Visiting Assistant Professor Ryan Vogel has authored a new post on Lawfare, a leading national security blog. The post analyzes a preliminary examination of U.S. detention policies in Afghanistan that has been advanced by the International Criminal Court’s prosecutor. Read an excerpt below:
As Professors Ryan Goodman and David Bosco have both noted in excellent posts at Just Security and Foreign Policy, respectively, over the past seven years, the International Criminal Court’s (ICC) Prosecutor has quietly but persistently advanced a “preliminary examination” of the conflict in Afghanistan. Although it has been clear that the United States was one of the subjects of this examination, the Prosecutor had avoided direct references to U.S. forces in public documents. This changed on Tuesday when, for the first time, the Prosecutor’s annual report alleged that “members of the US military in Afghanistan used so-called ‘enhanced interrogation techniques’ against conflict-related detainees,” which could amount to the war crimes of “cruel treatment, torture or outrages upon personal dignity as defined under international jurisprudence.”

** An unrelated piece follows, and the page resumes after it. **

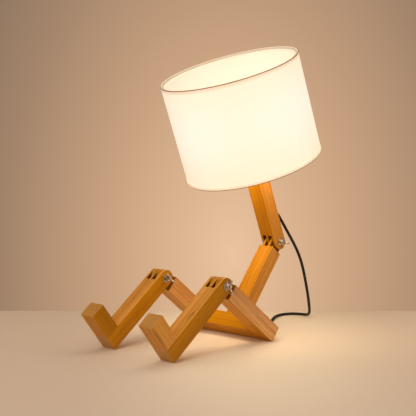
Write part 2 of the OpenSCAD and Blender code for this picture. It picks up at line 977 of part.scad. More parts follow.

Whatever one’s views regarding U.S. detention policy in Afghanistan from 2003-2008, the alleged U.S. conduct is surely not what the world had in mind when it established the ICC to address “the most serious crimes of concern to the international community as a whole.” The ICC was designed to end impunity for the most egregious and shocking breaches of the law, and it is hard to see how alleged detainee abuse by U.S. forces meets that standard.
But even if a case against U.S. forces for alleged detention-related abuses is not dismissed because it is insufficiently grave to meet the thresholds for the ICC to proceed, it also seems questionable for the ICC to pursue such a case for reasons of complementarity (i.e., the principle that the ICC is not to move forward when a State is genuinely able and willing to investigate and prosecute). The United States has one of the most developed and effective military justice systems in the world, which has the demonstrated ability and willingness to hold its own accountable for violations of the law, including any violations in the context of detention operations. Indeed, there have not been many issues more thoroughly investigated by the military and U.S. Government in the past decade than that of detainee treatment. Ironically, the Prosecutor’s report even cites some of these very investigations as evidence of crimes – or worse, evidence of a criminal policy – rather than citing these reports as acknowledgement of accountability measures.